Asked if Turkey is using its influence in Iraq, Salihi said, “Foreign Minister Mevlut Cavusoglu spoke several times about how Turkmens should have a say in the decision-making mechanisms. They promise, but this is not what they do.”
He added, “If this situation continues, new generations may not feel loyal to Iraq’s territorial integrity and may opt for a new strategy. If not, Iraqi Turkmens will be eradicated from this region.”
Salihi said that the Turkmens had decided to act together on issues that concerned them. He dismissed the pretext that Turkmens were being kept away from the Cabinet because a technocratic government was being set up. He said it was nothing but a rekindling of the 1920 British recommendation.
Turkmen sources summarized the reasons behind their exclusion from the new government:
The primary reason is the split among Turkmens.
Turkmens don’t have a supporting political force. Turkey continues to support them but not robustly. Saudi Arabia and the United Arab Emirates have displayed their support for the Sunni Arabs.
Turkmens are said to be 10-13% of the overall Iraqi population, but that ratio is not reflected in parliament. Some Turkmens moved to Turkey and have not returned. Also, many Turkmens voted for Arab candidates. In Erbil, some Turkmens voted for the Kurds, hence the feebleness of the Turkmen political weight.
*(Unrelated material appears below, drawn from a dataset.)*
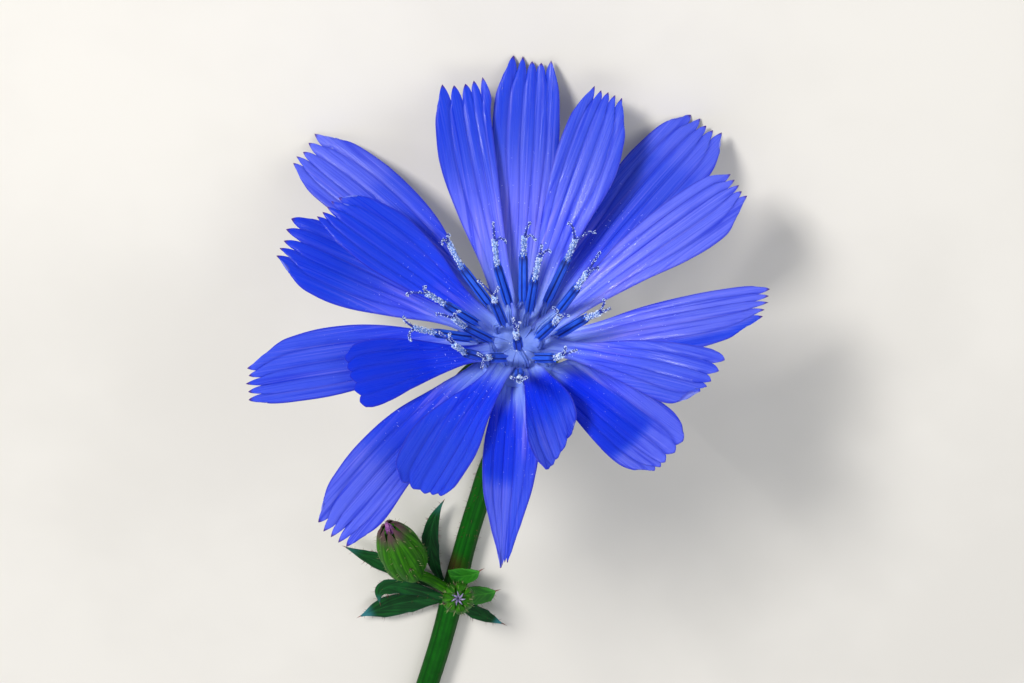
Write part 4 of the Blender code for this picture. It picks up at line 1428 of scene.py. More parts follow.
COLUMNS = (
    Column(1, 88.5, OUTER, (0.5, 4.0), (0.5, 7.6), (0.6, 9.1), ((1.0, 10.2), (1.4, 9.0))),
    Column(2, 69, INNER, (1.0, 3.2), (1.4, 5.7), (1.8, 7.5), ((2.0, 8.4), (2.6, 8.0))),
    Column(3, 49, OUTER, (2.4, 3.9), (4.0, 7.2), (4.7, 8.9), ((4.2, 10.2), (6.2, 9.5))),
    Column(4, 30, INNER, (3.4, 3.2), (4.8, 5.0), (5.6, 6.2), ((6.6, 7.8), (6.5, 6.6))),
    Column(5, 13, OUTER, (3.4, 1.3), (5.6, 2.6), (6.6, 3.0), ((7.0, 4.0), (7.4, 3.3))),
    Column(6, 353, INNER, (1.8, 1.1), (3.0, 2.2), (3.4, 2.7), ((3.0, 3.4), (4.1, 2.8))),
    Column(7, 328, OUTER, (1.6, -0.6), (3.1, -0.6), (3.6, -0.4), ((4.7, 0.0), (3.9, 0.2))),
    Column(8, 291, INNER, (0.1, 0.3), (0.0, 1.0), (-0.1, 1.5), ((-0.3, 2.5), (0.2, 2.2))),
    Column(9, 268, LOW, (0.2, -1.8), (0.2, -2.2), (0.2, -2.4), ((-0.4, -2.2), (0.7, -2.2))),
    Column(10, 240, INNER, (-1.1, -0.6), (-2.2, -0.6), (-2.5, -0.6), ((-3.1, -0.3), (-2.8, -1.3))),
    Column(11, 219.5, OUTER, (-3.0, -0.5), (-4.2, -0.2), (-5.1, 0.5), ((-6.2, 1.4), (-5.4, 1.3))),
    Column(12, 199, INNER, (-2.2, 0.9), (-4.2, 1.9), (-5.1, 2.6), ((-6.4, 2.9), (-4.7, 3.1))),
    Column(13, 176.5, OUTER, (-3.8, 1.0), (-6.6, 1.4), (-8.3, 1.8), ((-9.1, 2.6), (-8.6, 0.9))),
    Column(14, 166, OUTER, (-3.3, 2.2), (-5.8, 3.7), (-7.3, 4.6), ((-8.8, 4.5), (-7.4, 5.1))),
    Column(15, 146, INNER, (-1.1, 2.2), (-1.8, 3.9), (-1.8, 4.3), ((-3.0, 5.5), (-1.5, 5.0))),
    Column(16, 125, OUTER, (-2.3, 3.8), (-4.4, 6.6), (-5.5, 8.7), ((-6.0, 8.7), (-5.5, 9.3))),
    Column(17, 107, INNER, (-0.7, 3.8), (-1.6, 6.8), (-1.8, 8.8), ((-1.9, 10.2), (-1.0, 8.8))),
)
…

Bargaining with Kurds could also play a role in political exclusion. Kurds, who have entered parliament with 70 deputies, have once again become a major power. Shiite blocs feel the need to compromise with Kurds. Barham Salih of the Patriotic Union of Kurdistan became the president, while Fuad Hussein, the presidential candidate of the Kurdistan Democratic Party, became the minister of finance. They are now discussing the handing over of Kirkuk to the Patriotic Union of Kurdistan. All these debates lead to Turkmen concerns of exclusion, as Kurds are known to have excluded Turkmens previously.
There is the widespread opinion that the Iraqi Turkmen Front serves as a channel for Turkey’s intervention in Iraq. Denying Turkmens a ministerial post also means excluding Turkey. Yet Turkmens claim they are forced to behave along sectarian lines or else be excluded.